Write down each entry again, exactly as it reads.

[Extracted data entries]
····················

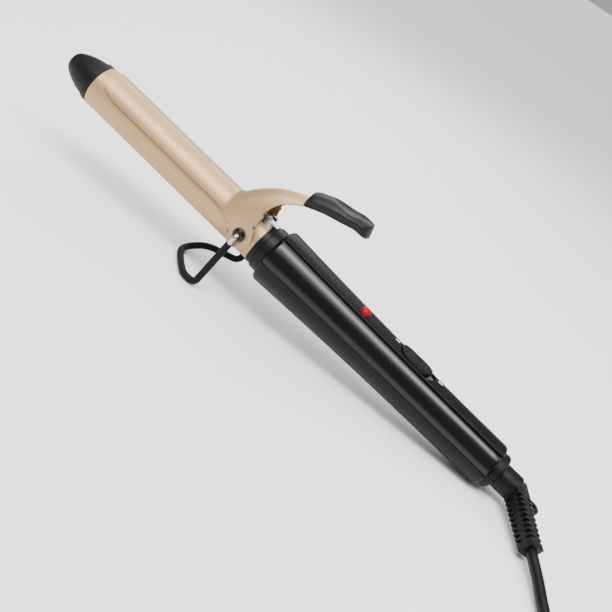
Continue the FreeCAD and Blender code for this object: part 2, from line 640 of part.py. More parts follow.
def oblong(name, length, width, height, x, z):
    """A flat bar with pointed round ends, like a small boat seen from above."""
    long, wide = float(length), float(width)
    start, half = float(x), wide / 2
    shoulder = 5.2
    edges = [
        Part.Arc(Vector(start, 0, 0), Vector(start + shoulder * 0.30, half * 0.66, 0),
                 Vector(start + shoulder, half, 0)).toShape(),
        Part.LineSegment(Vector(start + shoulder, half, 0), Vector(start + long - shoulder, half, 0)).toShape(),
        Part.Arc(Vector(start + long - shoulder, half, 0), Vector(start + long - shoulder * 0.30, half * 0.66, 0),
                 Vector(start + long, 0, 0)).toShape(),
        Part.Arc(Vector(start + long, 0, 0), Vector(start + long - shoulder * 0.30, -half * 0.66, 0),
                 Vector(start + long - shoulder, -half, 0)).toShape(),
        Part.LineSegment(Vector(start + long - shoulder, -half, 0), Vector(start + shoulder, -half, 0)).toShape(),
        Part.Arc(Vector(start + shoulder, -half, 0), Vector(start + shoulder * 0.30, -half * 0.66, 0),
                 Vector(start, 0, 0)).toShape()]
    solid = Part.Face(Part.Wire(edges)).extrude(Vector(0, 0, float(height)))
    solid.translate(Vector(0, 0, float(z)))
    return feature(name, solid)


def mark_shape(x, margin=0.0, rise=0.03):
    """A printed tick beside the knob, sunk a little into the strip's surface."""
    radius = handle_radius(x)
    tick = Part.makeBox(2.6 + 2 * margin, 0.9 + 2 * margin, 2.5 + rise,
                        Vector(x - 1.3 - margin, 0.3 - margin, radius - 0.6))
    outside = Part.makeCylinder(radius + rise, 10, Vector(x - 5, 0, 0), Vector(1, 0, 0))
    inside = Part.makeCylinder(radius - 0.12 - margin, 10, Vector(x - 5, 0, 0), Vector(1, 0, 0))
    return tick.common(outside).cut(inside)


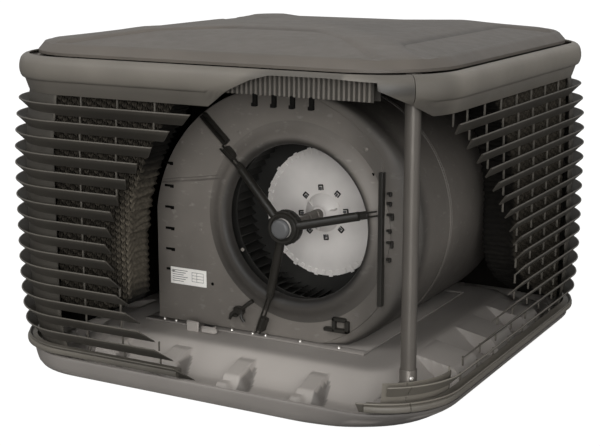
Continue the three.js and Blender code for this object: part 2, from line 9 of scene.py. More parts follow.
import bmesh
import bpy
import numpy as np
from mathutils import Euler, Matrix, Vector


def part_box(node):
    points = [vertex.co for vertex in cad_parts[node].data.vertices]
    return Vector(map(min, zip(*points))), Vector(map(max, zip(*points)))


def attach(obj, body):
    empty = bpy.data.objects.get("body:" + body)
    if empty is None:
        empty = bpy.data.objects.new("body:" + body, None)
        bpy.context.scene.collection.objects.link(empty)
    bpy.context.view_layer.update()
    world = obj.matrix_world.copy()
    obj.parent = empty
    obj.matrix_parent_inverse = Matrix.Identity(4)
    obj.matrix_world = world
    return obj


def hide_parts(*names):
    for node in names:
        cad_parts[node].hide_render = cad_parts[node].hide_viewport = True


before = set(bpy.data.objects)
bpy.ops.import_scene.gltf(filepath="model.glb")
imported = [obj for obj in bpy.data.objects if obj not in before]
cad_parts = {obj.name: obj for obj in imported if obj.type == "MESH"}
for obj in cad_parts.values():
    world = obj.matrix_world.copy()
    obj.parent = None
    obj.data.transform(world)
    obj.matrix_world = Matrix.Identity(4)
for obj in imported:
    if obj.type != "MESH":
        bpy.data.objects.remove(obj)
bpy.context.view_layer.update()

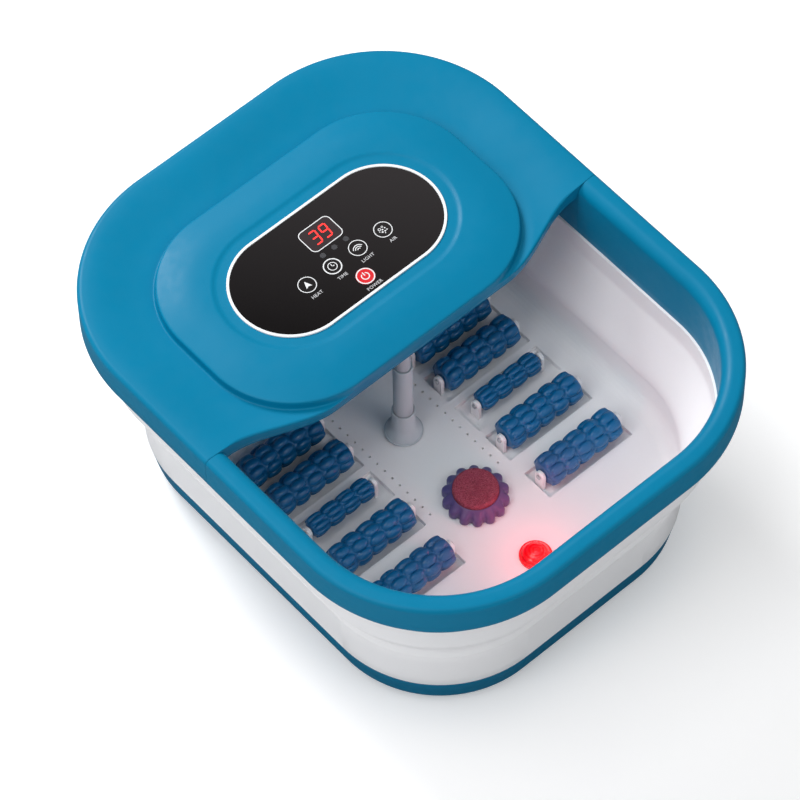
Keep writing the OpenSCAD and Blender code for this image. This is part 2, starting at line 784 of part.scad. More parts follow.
module display_window() color(window_brown)
  translate([0, display_y, panel_z - 1.6]) linear_extrude(1.7)
    rounded_rect(window_hw, window_hl, window_r);

module display_module() color(black)
  translate([0, display_y, board_z + 1.8])
    linear_extrude(panel_z - panel_t - board_z - 1.8) square([24, 16], center = true);

module control_board() color(board_green)
  difference() {
    translate([0, panel_y, board_z]) linear_extrude(board_t) square([134, 66], center = true);
    at_all(control_board_spots) raise(board_z - 2) cylinder(r = 1.6, h = 6);
  }

module tact_switches() color(black)
  at_all(key_spots) raise(board_top_z) {
    raise(1.3) cube([6, 6, 2.6], center = true);
    cylinder(r = 1.7, h = key_z - key_travel - gap - board_top_z);
  }

module indicator_leds() color(led_grey)
  at_all(led_spots) raise(board_top_z) cylinder(r = led_r, h = panel_z - board_top_z);

module key_cap(i, paint) color(paint)
  translate(key_spots[i]) {
    raise(key_z) cylinder(r = 8, h = 1.6);
    raise(panel_z - 3) cylinder(r = key_d / 2, h = 3.1);
  }
module key_temp() key_cap(0, black);
module key_timer() key_cap(1, black);
module key_light() key_cap(2, black);
module key_bubble() key_cap(3, black);
module key_power() key_cap(4, red);

// ---------- rollers and massage head ----------

lobe_r = 2.6; // rounded tips of the roller rings

// Roller on one side (-1 left, 1 right): a core with lobed rings, alternately turned
module roller(side, row) color(deep_blue)
  let (
    tip_r = row == slim_row ? slim_r : roller_r,
    span = roller_span(row),
    rings = row == slim_row ? 4 : 5,
    pitch = span / rings
  )
  translate([side * roller_x, rows[row], axle_z]) rotate([0, 90, 0]) difference() {
    union() {
      cylinder(r = tip_r - 3.6, h = span, center = true);
      for (k = [0:rings - 1])
        raise((k - (rings - 1) / 2) * pitch) linear_extrude(pitch * 0.62, center = true) {
          circle(r = tip_r - 2.4);
          for (a = [0:7])
            rotate(a * 45 + (k % 2) * 22.5) translate([tip_r - lobe_r, 0]) circle(r = lobe_r);
        }
    }
    cylinder(r = axle_r + run_gap, h = span + 2, center = true);
  }
module roller_l1() roller(-1, 0);
module roller_l2() roller(-1, 1);
module roller_l3() roller(-1, 2);
module roller_l4() roller(-1, 3);
module roller_l5() roller(-1, 4);
module roller_r1() roller(1, 0);
module roller_r2() roller(1, 1);
module roller_r3() roller(1, 2);
module roller_r4() roller(1, 3);
module roller_r5() roller(1, 4);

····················

EXERCISE SOLUTION »
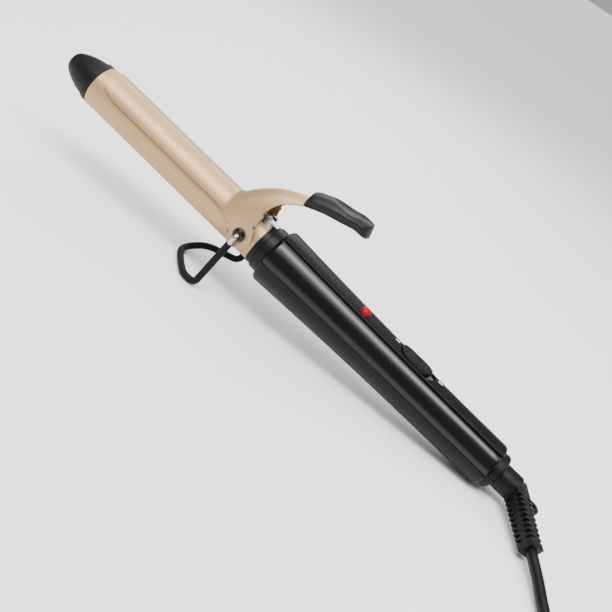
Continue the FreeCAD and Blender code for this object: part 2, from line 640 of part.py. More parts follow.
def oblong(name, length, width, height, x, z):
    """A flat bar with pointed round ends, like a small boat seen from above."""
    long, wide = float(length), float(width)
    start, half = float(x), wide / 2
    shoulder = 5.2
    edges = [
        Part.Arc(Vector(start, 0, 0), Vector(start + shoulder * 0.30, half * 0.66, 0),
                 Vector(start + shoulder, half, 0)).toShape(),
        Part.LineSegment(Vector(start + shoulder, half, 0), Vector(start + long - shoulder, half, 0)).toShape(),
        Part.Arc(Vector(start + long - shoulder, half, 0), Vector(start + long - shoulder * 0.30, half * 0.66, 0),
                 Vector(start + long, 0, 0)).toShape(),
        Part.Arc(Vector(start + long, 0, 0), Vector(start + long - shoulder * 0.30, -half * 0.66, 0),
                 Vector(start + long - shoulder, -half, 0)).toShape(),
        Part.LineSegment(Vector(start + long - shoulder, -half, 0), Vector(start + shoulder, -half, 0)).toShape(),
        Part.Arc(Vector(start + shoulder, -half, 0), Vector(start + shoulder * 0.30, -half * 0.66, 0),
                 Vector(start, 0, 0)).toShape()]
    solid = Part.Face(Part.Wire(edges)).extrude(Vector(0, 0, float(height)))
    solid.translate(Vector(0, 0, float(z)))
    return feature(name, solid)


def mark_shape(x, margin=0.0, rise=0.03):
    """A printed tick beside the knob, sunk a little into the strip's surface."""
    radius = handle_radius(x)
    tick = Part.makeBox(2.6 + 2 * margin, 0.9 + 2 * margin, 2.5 + rise,
                        Vector(x - 1.3 - margin, 0.3 - margin, radius - 0.6))
    outside = Part.makeCylinder(radius + rise, 10, Vector(x - 5, 0, 0), Vector(1, 0, 0))
    inside = Part.makeCylinder(radius - 0.12 - margin, 10, Vector(x - 5, 0, 0), Vector(1, 0, 0))
    return tick.common(outside).cut(inside)


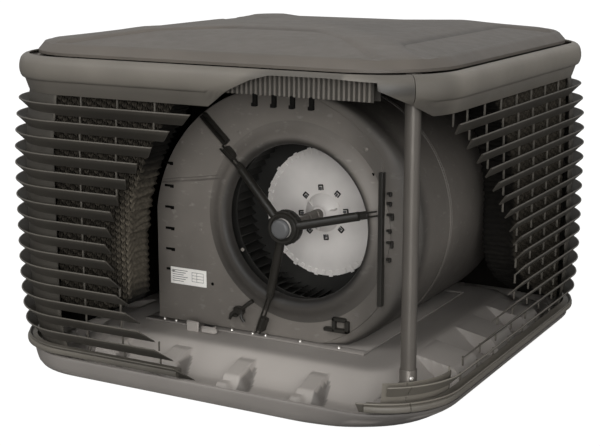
Continue the three.js and Blender code for this object: part 2, from line 9 of scene.py. More parts follow.
import bmesh
import bpy
import numpy as np
from mathutils import Euler, Matrix, Vector


def part_box(node):
    points = [vertex.co for vertex in cad_parts[node].data.vertices]
    return Vector(map(min, zip(*points))), Vector(map(max, zip(*points)))


def attach(obj, body):
    empty = bpy.data.objects.get("body:" + body)
    if empty is None:
        empty = bpy.data.objects.new("body:" + body, None)
        bpy.context.scene.collection.objects.link(empty)
    bpy.context.view_layer.update()
    world = obj.matrix_world.copy()
    obj.parent = empty
    obj.matrix_parent_inverse = Matrix.Identity(4)
    obj.matrix_world = world
    return obj


def hide_parts(*names):
    for node in names:
        cad_parts[node].hide_render = cad_parts[node].hide_viewport = True


before = set(bpy.data.objects)
bpy.ops.import_scene.gltf(filepath="model.glb")
imported = [obj for obj in bpy.data.objects if obj not in before]
cad_parts = {obj.name: obj for obj in imported if obj.type == "MESH"}
for obj in cad_parts.values():
    world = obj.matrix_world.copy()
    obj.parent = None
    obj.data.transform(world)
    obj.matrix_world = Matrix.Identity(4)
for obj in imported:
    if obj.type != "MESH":
        bpy.data.objects.remove(obj)
bpy.context.view_layer.update()

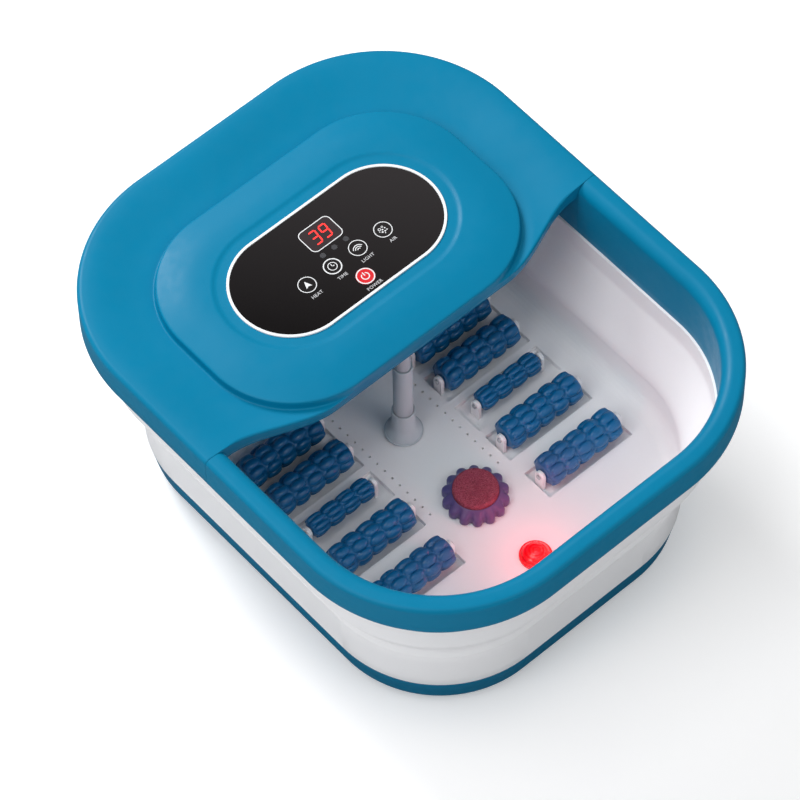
Keep writing the OpenSCAD and Blender code for this image. This is part 2, starting at line 784 of part.scad. More parts follow.
module display_window() color(window_brown)
  translate([0, display_y, panel_z - 1.6]) linear_extrude(1.7)
    rounded_rect(window_hw, window_hl, window_r);

module display_module() color(black)
  translate([0, display_y, board_z + 1.8])
    linear_extrude(panel_z - panel_t - board_z - 1.8) square([24, 16], center = true);

module control_board() color(board_green)
  difference() {
    translate([0, panel_y, board_z]) linear_extrude(board_t) square([134, 66], center = true);
    at_all(control_board_spots) raise(board_z - 2) cylinder(r = 1.6, h = 6);
  }

module tact_switches() color(black)
  at_all(key_spots) raise(board_top_z) {
    raise(1.3) cube([6, 6, 2.6], center = true);
    cylinder(r = 1.7, h = key_z - key_travel - gap - board_top_z);
  }

module indicator_leds() color(led_grey)
  at_all(led_spots) raise(board_top_z) cylinder(r = led_r, h = panel_z - board_top_z);

module key_cap(i, paint) color(paint)
  translate(key_spots[i]) {
    raise(key_z) cylinder(r = 8, h = 1.6);
    raise(panel_z - 3) cylinder(r = key_d / 2, h = 3.1);
  }
module key_temp() key_cap(0, black);
module key_timer() key_cap(1, black);
module key_light() key_cap(2, black);
module key_bubble() key_cap(3, black);
module key_power() key_cap(4, red);

// ---------- rollers and massage head ----------

lobe_r = 2.6; // rounded tips of the roller rings

// Roller on one side (-1 left, 1 right): a core with lobed rings, alternately turned
module roller(side, row) color(deep_blue)
  let (
    tip_r = row == slim_row ? slim_r : roller_r,
    span = roller_span(row),
    rings = row == slim_row ? 4 : 5,
    pitch = span / rings
  )
  translate([side * roller_x, rows[row], axle_z]) rotate([0, 90, 0]) difference() {
    union() {
      cylinder(r = tip_r - 3.6, h = span, center = true);
      for (k = [0:rings - 1])
        raise((k - (rings - 1) / 2) * pitch) linear_extrude(pitch * 0.62, center = true) {
          circle(r = tip_r - 2.4);
          for (a = [0:7])
            rotate(a * 45 + (k % 2) * 22.5) translate([tip_r - lobe_r, 0]) circle(r = lobe_r);
        }
    }
    cylinder(r = axle_r + run_gap, h = span + 2, center = true);
  }
module roller_l1() roller(-1, 0);
module roller_l2() roller(-1, 1);
module roller_l3() roller(-1, 2);
module roller_l4() roller(-1, 3);
module roller_l5() roller(-1, 4);
module roller_r1() roller(1, 0);
module roller_r2() roller(1, 1);
module roller_r3() roller(1, 2);
module roller_r4() roller(1, 3);
module roller_r5() roller(1, 4);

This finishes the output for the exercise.